Of course, in a time when big film studios are latching on to established IP and blockbusterism, of course they are going to want to cash in on the role these products have in our lives. And they have. The appearance of the ‘Barbie’ movie is, in hindsight, completely expected after a decade of Marvel films and a generation’s worth of reboots and sequels. It is the culture we are swimming in now.
But…its not all bad. Its not that this is all naked commercialization and capitalism and exploitation. There is real drama to be mined in some of these tales. The story of ‘Tetris,’ for example, a video game that had to be smuggled out of the collapsing Soviet Union, is a story unlike any other, really. And ‘Barbie’ the film dives deep into the relationship between men and women in the United States in a satisfying and original way. We spend much of our lives toiling for our capitalist overlords.
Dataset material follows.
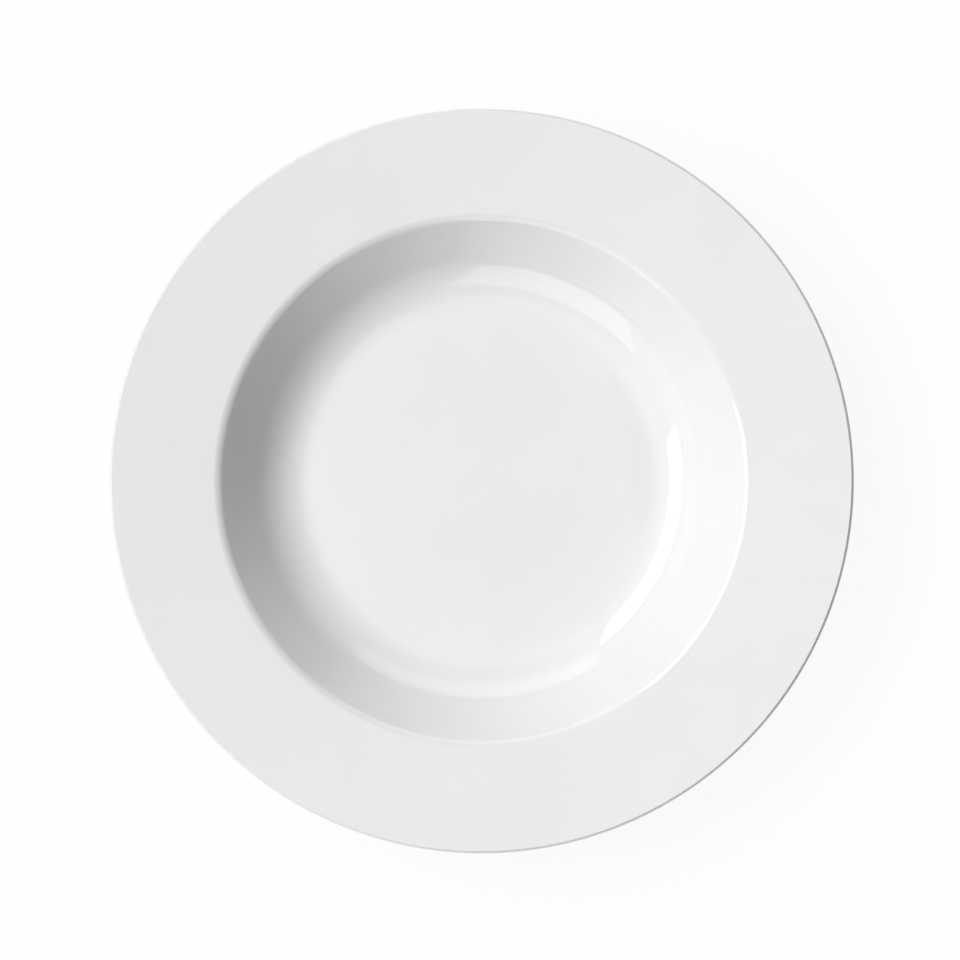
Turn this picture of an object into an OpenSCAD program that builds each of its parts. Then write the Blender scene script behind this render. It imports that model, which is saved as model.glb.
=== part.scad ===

It stands to reason that human drama will happen during work hours and that the meaning we pour into our things will, you know, mean something. That filmmakers will want to illustrate that drama is of no surprise.
America used to see itself as a colonizing, frontier empire. We made lots of Western films as a result. That was the artistic result of that period and perspective. Then, we saw ourselves as the premiere spacefaring nation (and still are, by my count!), and for a while, science fiction became our default language as we clamored to understand the future of ourselves. And now, after half a century or so of living in a capitalist’s wet dream, the commercial output of the art is reacting. Movies about the things we buy and why we buy them is the order of the day. We became consumers and now our big art is about consumerism.
How many more ‘Barbie’ or ‘He-Man’ or Marvel films will we see? Is there a biography of the fidget spinner, or of the Dyson vacuum or of the 11 herbs and spices of the Kentucky Fried Chicken recipe coming? Yes, yes, yes, and triple yes. It is all coming, at least for a while. This new film paradigm will be with us until the story of the United States, until how we see ourselves, changes again. Until then, maybe I will see you at the Honey Nut Cheerios musical.